Cluster autoscaler works in a loop looking for unschedulable pods and attempting to consolidate pods that are currently deployed on only a few nodes. 

When there are not enough resources and the number of unschedulable pods increases, the CA automatically adds additional nodes to the cluster. Conversely, the CA can merge pods onto fewer nodes to free up a node and terminate it.

Here is how the CA scales up a cluster:

  1. The CA checks for pending pods with a default scan interval of 10 seconds (configurable with the scan-interval flag).
  2. If unschedulable pods are foung and the cluster needs more resources, CA launches a new node (minding the limits on max number of nodes).
  3. Kubernetes registers the newly provisioned node with the control plane to make it available to the Kubernetes scheduler for assigning pods.
  4. Kubernetes scheduler allocates the pending pods to the new node.

Best Practices

  • It is very important to make sure that there are enough resources available for the CA pod itself.
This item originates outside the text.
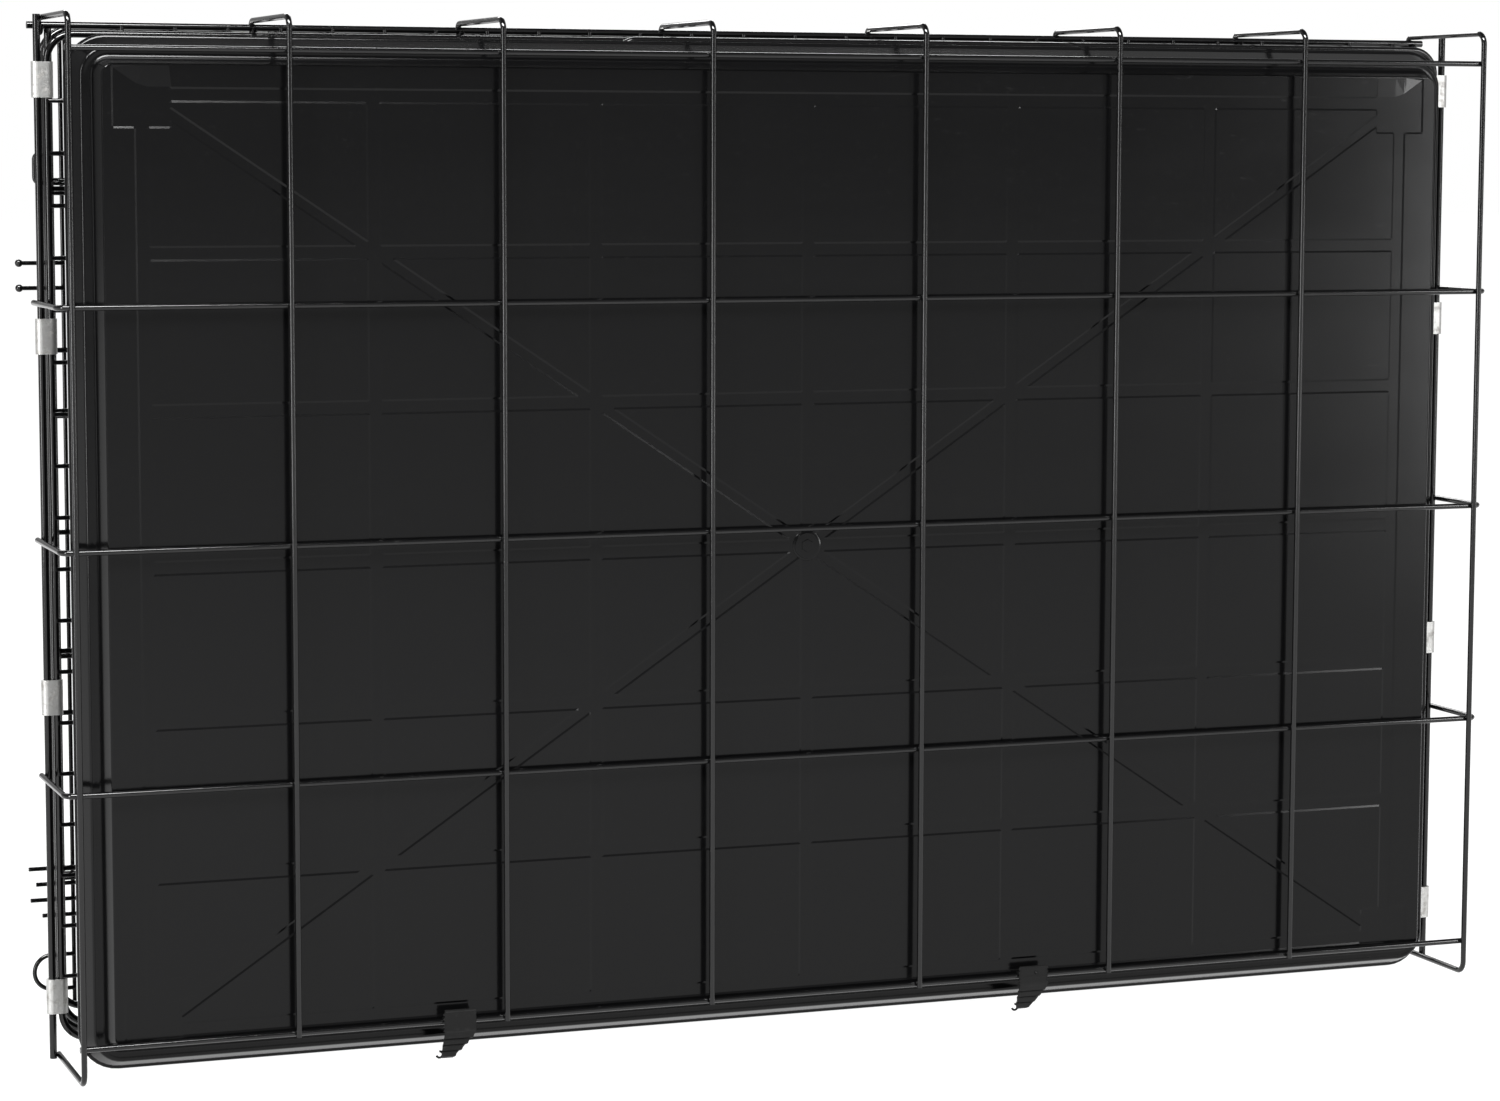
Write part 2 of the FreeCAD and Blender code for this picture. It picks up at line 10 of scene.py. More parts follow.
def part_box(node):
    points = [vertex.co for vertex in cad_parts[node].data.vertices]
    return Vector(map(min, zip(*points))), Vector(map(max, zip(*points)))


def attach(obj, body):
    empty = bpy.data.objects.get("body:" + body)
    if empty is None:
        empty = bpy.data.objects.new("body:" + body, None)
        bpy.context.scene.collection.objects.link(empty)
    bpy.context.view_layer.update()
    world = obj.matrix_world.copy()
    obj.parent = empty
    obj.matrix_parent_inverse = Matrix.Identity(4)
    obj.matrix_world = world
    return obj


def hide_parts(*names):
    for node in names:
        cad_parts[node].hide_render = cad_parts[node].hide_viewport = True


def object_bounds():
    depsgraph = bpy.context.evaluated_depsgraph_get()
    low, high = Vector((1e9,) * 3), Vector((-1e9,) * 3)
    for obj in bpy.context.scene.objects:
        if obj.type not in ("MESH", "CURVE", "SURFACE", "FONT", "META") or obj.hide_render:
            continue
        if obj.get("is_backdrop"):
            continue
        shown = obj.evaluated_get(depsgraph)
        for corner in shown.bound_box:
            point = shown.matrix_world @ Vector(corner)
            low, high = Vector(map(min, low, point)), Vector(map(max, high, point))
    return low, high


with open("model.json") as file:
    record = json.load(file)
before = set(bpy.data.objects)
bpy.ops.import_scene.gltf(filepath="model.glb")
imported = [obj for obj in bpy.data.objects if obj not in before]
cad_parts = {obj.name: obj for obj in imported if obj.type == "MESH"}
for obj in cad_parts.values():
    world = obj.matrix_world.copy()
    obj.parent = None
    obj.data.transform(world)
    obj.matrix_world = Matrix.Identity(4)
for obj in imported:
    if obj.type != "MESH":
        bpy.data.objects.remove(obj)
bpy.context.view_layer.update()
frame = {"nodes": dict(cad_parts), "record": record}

You should define a minimum of one CPU for resource requests made available to the cluster autoscaler pod. The cluster autoscaler can become non responsive if there is a resource crunch.

  • The CA makes decisions based on the status of pods and utilization of individual nodes, thus the calculations have to be precise. To achieve this, make sure all pods have a defined resource request.


  • Since the CA does not use CPU or memory usage to make scaling decisions, the unused computing resources requested by users will not be detected. This leads to a cluster with low utilization efficiency. (The CA only checks pod’s requests and limits for CPU and memory resources)

  • Requests to scale up the cluster take time and the performance of your application can be compromised by this delay. The CA takes around 30-60 seconds to issue a scale-up request to a cloud provider, the cloud provider can take a few minutes or more to spawn a new node.

  • Cluster autoscaler does not support all managed Kubernetes platforms.

  • CA does not support local PersistentVolumes which means you won’t be able to scale up a size 0 node group for pods requiring ephemeral-storage when using local SSDs.